Events
1605
Kepler discovers first law of planetary motion
1609
Galileo develops his first telescope
1618
Thirty Years’ War begins
1625
Grotius publishes On the Law of War and Peace
1633
Pope prosecutes Galileo for promoting sun-centered
theory of the solar system
1648
Thirty Years’ War ends
1687
Newton publishes Philosophiae Naturalis Principia
Mathematica
Key People
-
Galileo Galilei
Italian astronomer who supported the sun-centered
Copernican model of the solar system, angering the Catholic Church
-
Johannes Kepler
German astronomer who discovered laws of planetary
motion
-
Francis Bacon
English
scholar who developed inductive method of reasoning
-
René Descartes
French
mathematician and philosopher who revolutionized algebra and geometry,
developed deductive method
-
Isaac Newton
English
mathematician and physicist who formulated fundamental laws of gravity
and motion
-
Baruch Spinoza
Dutch-Jewish
thinker who questioned many tenets of Judaism and Christianity
-
John Comenius
Czech
reformer who questioned necessity for war
-
Hugo Grotius
Dutch
scholar who explored concepts in international relations and outlined laws
of “fair” warfare
The Scientific Revolution
The Enlightenment was the product of a vast set
of cultural and intellectual changes in Europe during the 1500s
and 1600s—changes
that in turn produced the social values that permitted the Enlightenment to
sweep through Europe in the late 1600s
and 1700s.
One of the most important of these changes was the Scientific
Revolution of the 1500s
and 1600s.
During the Scientific Revolution, European thinkers tore down the
flawed set of “scientific” beliefs established by the ancients and
maintained by the Church. To replace this flawed knowledge, scientists
sought to discover and convey the true laws governing the phenomena
they observed in nature.
Although it would take centuries to develop, the Scientific
Revolution began near the end of the Middle Ages, when
farmers began to notice, study, and record those environmental conditions
that yielded the best harvests. In time, curiosity about the world
spread, which led to further innovation. Even the Church initially
encouraged such investigations, out of the belief that studying
the world was a form of piety and constituted an admiration of God’s
work.
Galileo and Kepler
The Church’s benevolent stance toward science changed
abruptly when astronomers such as Galileo Galilei (1564–1642)
and Johannes Kepler (1571–1630)
started questioning the ancient teachings of Aristotle and other
accepted “truths.” Galileo’s work in the fields of physics and inertia
was groundbreaking, while Kepler’s laws of planetary motion revealed,
among other things, that the planets moved in elliptical orbits.

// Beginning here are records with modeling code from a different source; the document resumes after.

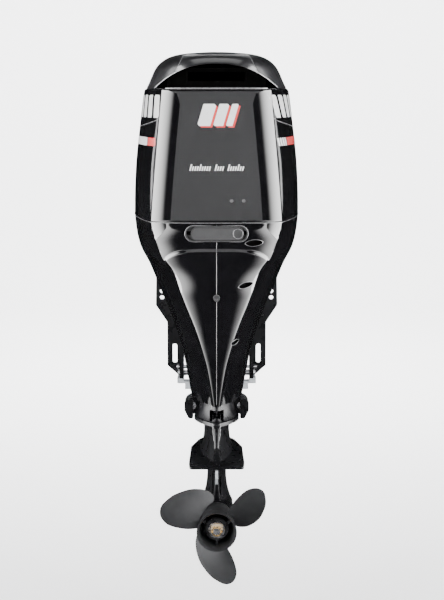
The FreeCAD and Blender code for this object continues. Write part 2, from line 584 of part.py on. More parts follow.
def propeller_parts():
    start, end = 0.0, d.hub_front_y - d.hub_rear_y
    rear = d.hub_radius
    outer = [(44, start), (47.5, 10), (48.5, 60), (50, 105), (53.5, 128), (rear, end)]
    inner = [(rear - 2.5, end), (49.5, 128), (46, 105), (44.5, 60), (43.5, 12), (40.5, start)]
    barrel_face = Part.Face(Part.Wire([
        spline([(r, 0, h) for r, h in outer]),
        Part.LineSegment(V(rear, 0, end), V(rear - 2.5, 0, end)).toShape(),
        spline([(r, 0, h) for r, h in inner]),
        Part.LineSegment(V(40.5, 0, start), V(44, 0, start)).toShape(),
    ]))
    barrel = barrel_face.revolve(V(0, 0, 0), Z_AXIS, 360)
    core_wire = Part.makePolygon([V(r, 0, h) for r, h in
                                  [(17.05, 4), (31, 4), (33, 16), (33, 106), (30, 110), (17.05, 110), (17.05, 4)]])
    core = Part.Face(core_wire).revolve(V(0, 0, 0), Z_AXIS, 360)
    hub = barrel.fuse(core)
    for i in range(3):
        rib = Part.makeBox(16, 6, 92, V(31, -3, 12))
        rib.rotate(V(0, 0, 0), Z_AXIS, 30 + 120 * i)
        hub = hub.fuse(rib)
    for i in range(4):
        notch = Part.makeBox(9, 8, 10, V(27, -4, 102))
        notch.rotate(V(0, 0, 0), Z_AXIS, 20 + 90 * i)
        hub = hub.cut(notch)
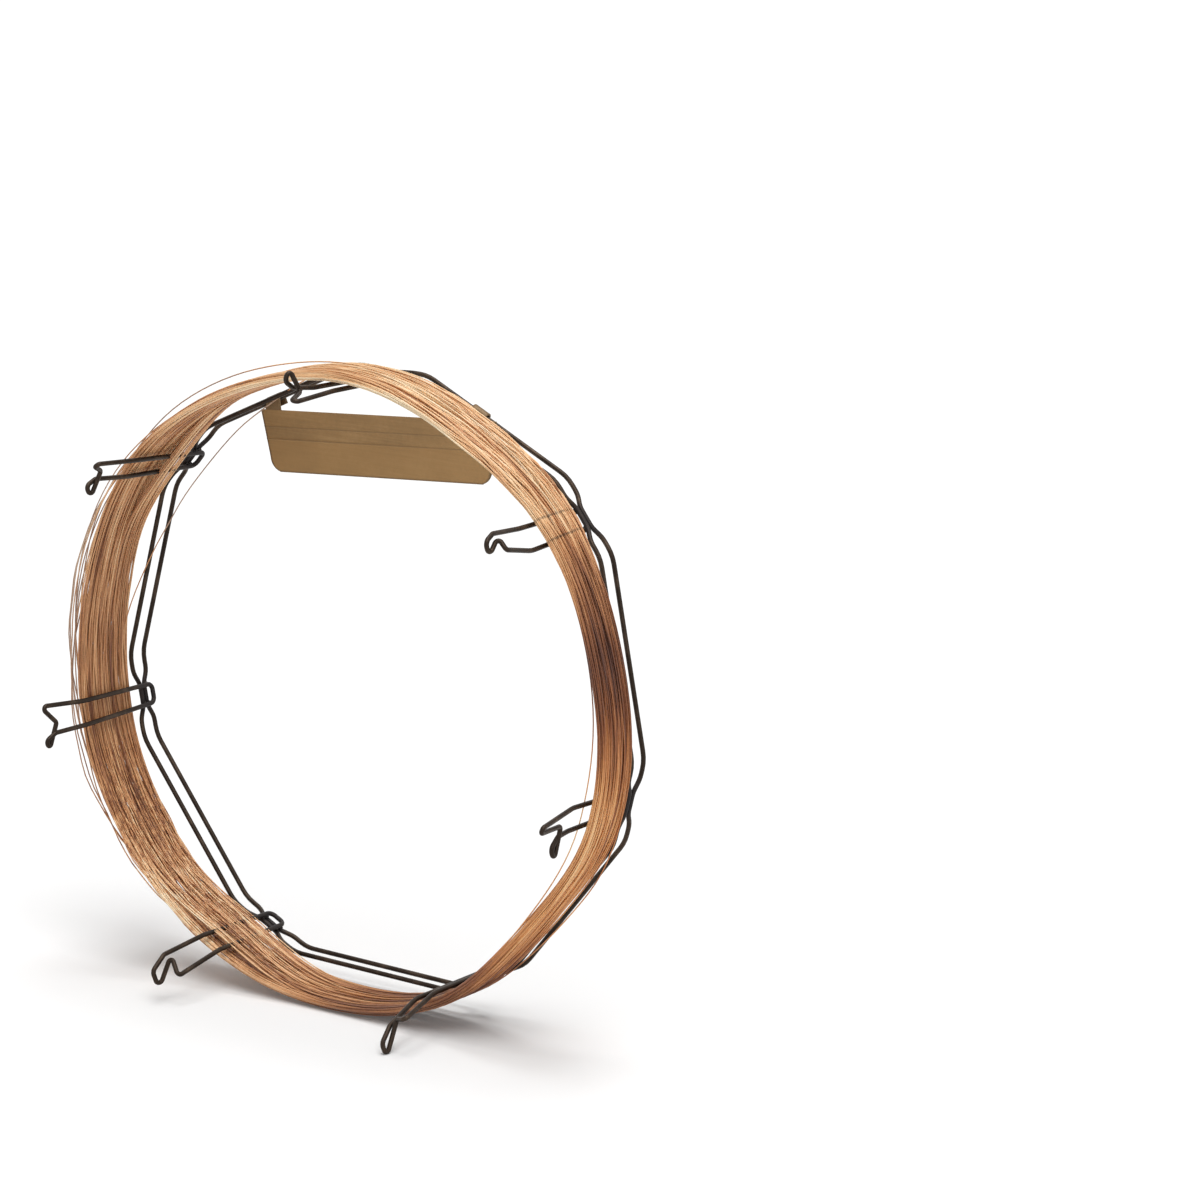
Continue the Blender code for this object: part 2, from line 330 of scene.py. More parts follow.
def stationShift(index):
    outward, sideways = cage["shifts"].get(index % cage["stations"], (0.0, 0.0))
    return (radial(stationAngle(index)) * outward + tangent(stationAngle(index)) * sideways) * mm


# A point on the flat of a ring wire: along it from the station's middle, then off along Y
def flatPoint(index, along, aside):
    angle = stationAngle(index)
    middle = radial(angle) * cage["ringRadius"] + stationShift(index)
    return middle + tangent(angle) * along + Vector((0.0, aside, 0.0))


def ringCorners(side):
    pinched = cage["ringsMiddle"] + side * cage["pinchedApart"]
    spread = cage["ringsMiddle"] + side * cage["spreadApart"]
    half = [(*cage["pinch"], pinched), (*cage["spread"], spread), (*cage["flat"], spread)]
    corners = []
    for index in range(cage["stations"]):
        corners += [(flatPoint(index, -along, aside), bend) for along, bend, aside in reversed(half)]
        corners += [(flatPoint(index, along, aside), bend) for along, bend, aside in half]
    return corners


def middleOf(points):
    spans = [[point[axis] for point in points] for axis in range(3)]
    return Vector([(max(span) + min(span)) / 2 for span in spans])


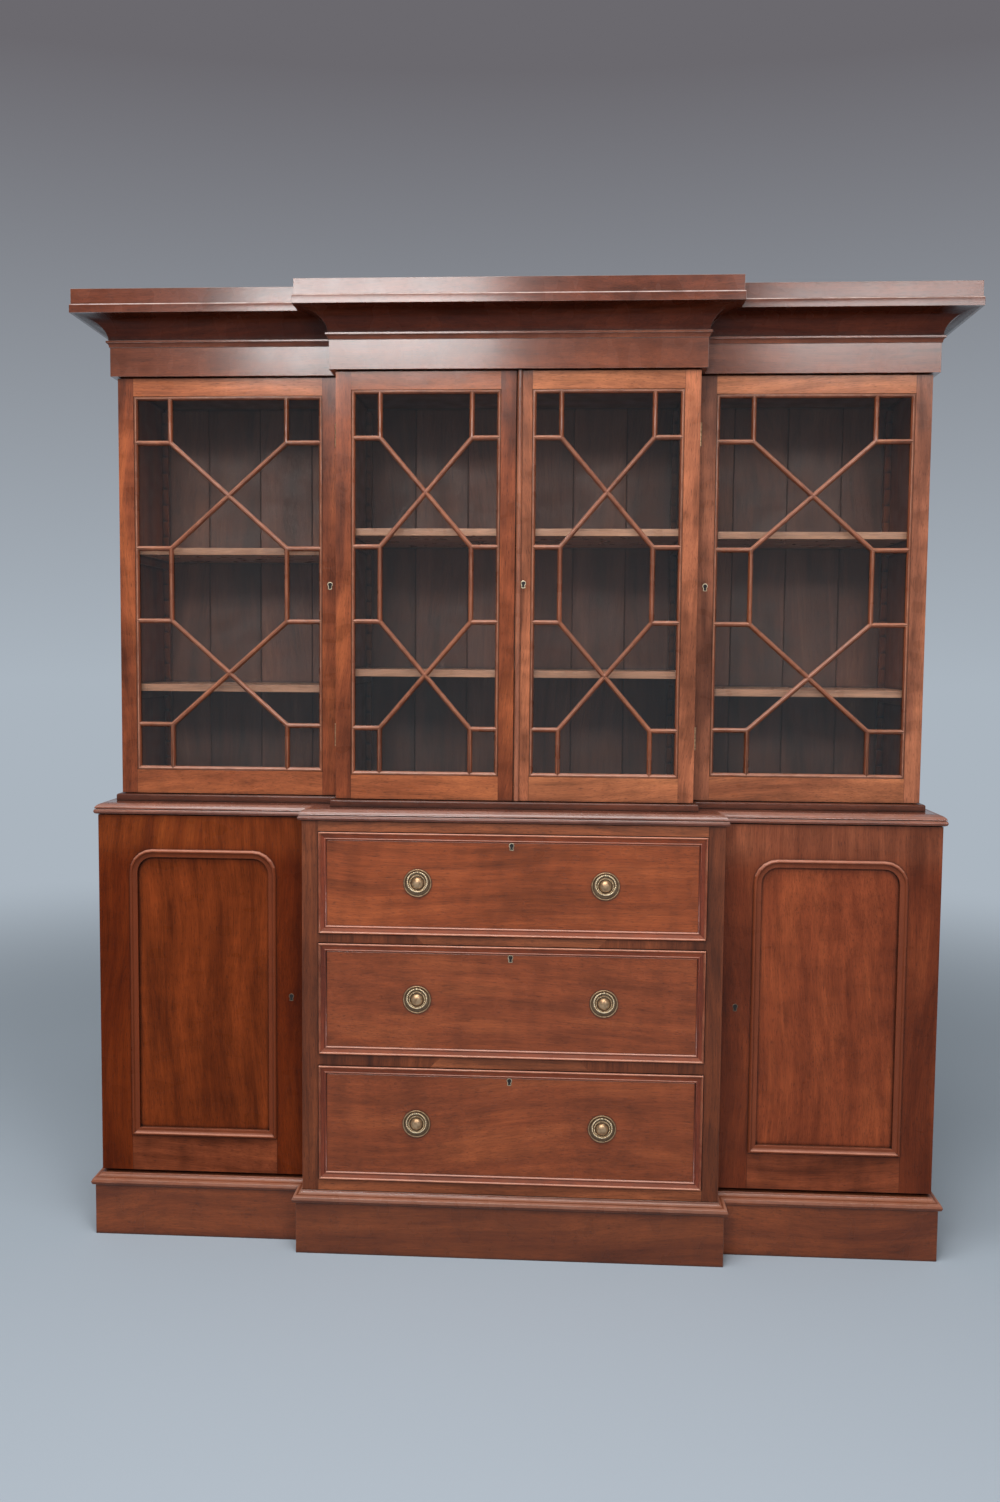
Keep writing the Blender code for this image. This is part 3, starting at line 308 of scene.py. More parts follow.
def buildMitreGroup():
    tree, given = newGroup("breakfrontMitres", "", "outer inner front line")
    place = axes(tree, given["vector"])
    reach = plus(tree, calc(tree, "ABSOLUTE", place["X"]), place["Y"])
    past = {}
    near = 0.0
    for label in ("outer", "inner", "front"):
        past[label] = calc(tree, "GREATER_THAN", reach, given[label])
        onLine = calc(tree, "LESS_THAN", apart(tree, reach, given[label]), given["line"])
        near = calc(tree, "MAXIMUM", onLine, near)
    count = plus(tree, plus(tree, past["outer"], past["inner"]), past["front"])
    side = times(tree, calc(tree, "GREATER_THAN", place["X"], 0.0), rightCount)
    return closeGroup(
        tree,
        returns=calc(tree, "MAXIMUM", past["outer"], minus(tree, past["front"], past["inner"])),
        mitre=near,
        length=plus(tree, count, times(tree, side, past["front"])),
    )


# Patches of the ageing and painted light: size, detail and roughness, and how they thin each mark out
ageingAndPaintedLightSteps = {
    "patches": (26.0, 3.0, 0.6),
    "corners": (0.14, 0.62),
    "dirt": (0.3, 0.6, 0.75, 1.15),
    "wear": (0.36, 0.6, 0.25, 1.0),
    "ledge": (0.3, 0.65, 0.7, 1.0),
}


# Dirt and painted shade in quirks and corners, laid by ambient occlusion; a painted highlight on faces that
# look up; and wear with a painted highlight on the arrises
def buildAgeingAndPaintedLightGroup():
    tree, given = newGroup("ageing", "colour grime worn ledgeColour", "dirt reach wear ledge")
    steps = ageingAndPaintedLightSteps
    patchy = noise(tree, given["vector"], *steps["patches"])
    openness = addNode(tree, "AmbientOcclusion", {"samples": 5}, {"Distance": given["reach"]}).outputs["AO"]
    shut = spread(tree, minus(tree, 1.0, openness), *steps["corners"])
    dirt = times(tree, times(tree, shut, spread(tree, patchy, *steps["dirt"])), given["dirt"], clamp=True)
    rubbed = times(tree, carried(tree, "rounded"), spread(tree, patchy, *steps["wear"]))
    worn = times(tree, rubbed, given["wear"], clamp=True)
    litLedge = times(tree, carried(tree, "ledge"), spread(tree, patchy, *steps["ledge"]))
    litLedge = times(tree, litLedge, given["ledge"])
    colour = given["colour"]
    for mask, label in ((litLedge, "ledgeColour"), (worn, "worn"), (dirt, "grime")):
        colour = mixColour(tree, mask, colour, given[label])
    return closeGroup(tree, colour=colour, dirtMask=dirt)


grainGroup = buildGrainGroup()
joineryGroup = buildJoineryGroup()
mitreGroup = buildMitreGroup()
ageingAndPaintedLightGroup = buildAgeingAndPaintedLightGroup()


# Turns that bring a board's grain onto the grain group's Z
grainTurns = {"x": (0.0, math.radians(90), 0.0), "y": (math.radians(90), 0.0, 0.0), "z": (0.0, 0.0, 0.0)}

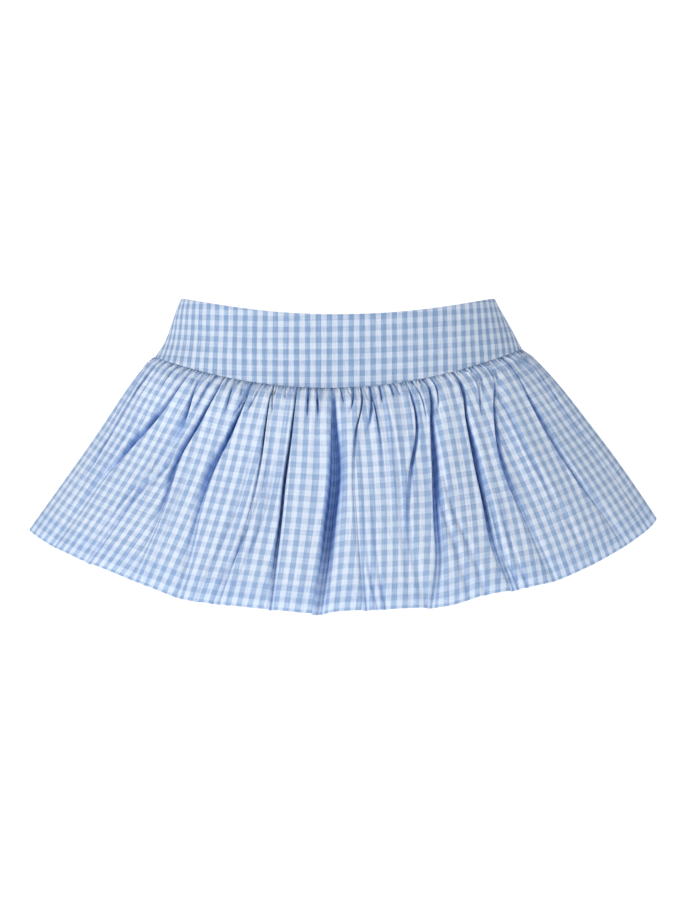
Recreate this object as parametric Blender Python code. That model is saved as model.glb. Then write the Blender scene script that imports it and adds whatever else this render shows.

Galileo especially encountered significant resistance from the Church
for his support of the theories of Polish astronomer Nicolaus
Copernicus (1473–1543),
who had stated that the sun, not the earth, was the center of the
solar system—not vice versa, as Church teaching had always maintained.
Bacon and Descartes
Though up against considerable Church opposition, science
moved into the spotlight in the late 1500s
and early 1600s.
Galileo had long said that observation was a necessary
element of the scientific method—a point that Francis
Bacon (1561–1626)
solidified with his inductive method. Sometimes known as the Baconian
method, inductive science stresses observation and reasoning
as the means for coming to general conclusions.
A later contemporary, René Descartes (1596–1650),
picked up where Bacon left off. Descartes’ talents ran the gamut
from mathematics to philosophy and ultimately the combination of
those schools. His work in combining algebra and geometry revolutionized
both of those fields, and it was Descartes who came to the philosophical
conclusion “I think, therefore I am”—asserting that, if nothing
else, he was at least a thinking being. Descartes’ deductive approach
to philosophy, using math and logic, stressed a “clear and distinct
foundation for thought” that still remains a standard for problem
solving.
Newton
As it turned out, all of these developments of the Scientific
Revolution were really just a primer for Englishman Isaac
Newton (1642–1727),
who swept in, built upon the work of his predecessors, and changed
the face of science and mathematics. Newton began his career with
mathematics work that would eventually evolve into the entire field
of calculus. From there, he conducted experiments
in physics and math that revealed a number of natural laws that
had previously been credited to divine forces. Newton’s seminal
work, the Philosophiae Naturalis Principia Mathematica (1687),
discussed the existence of a uniform force of gravity and
established three laws of motion. Later in his career,
Newton would release Optics, which detailed his
groundbreaking work in that field as well.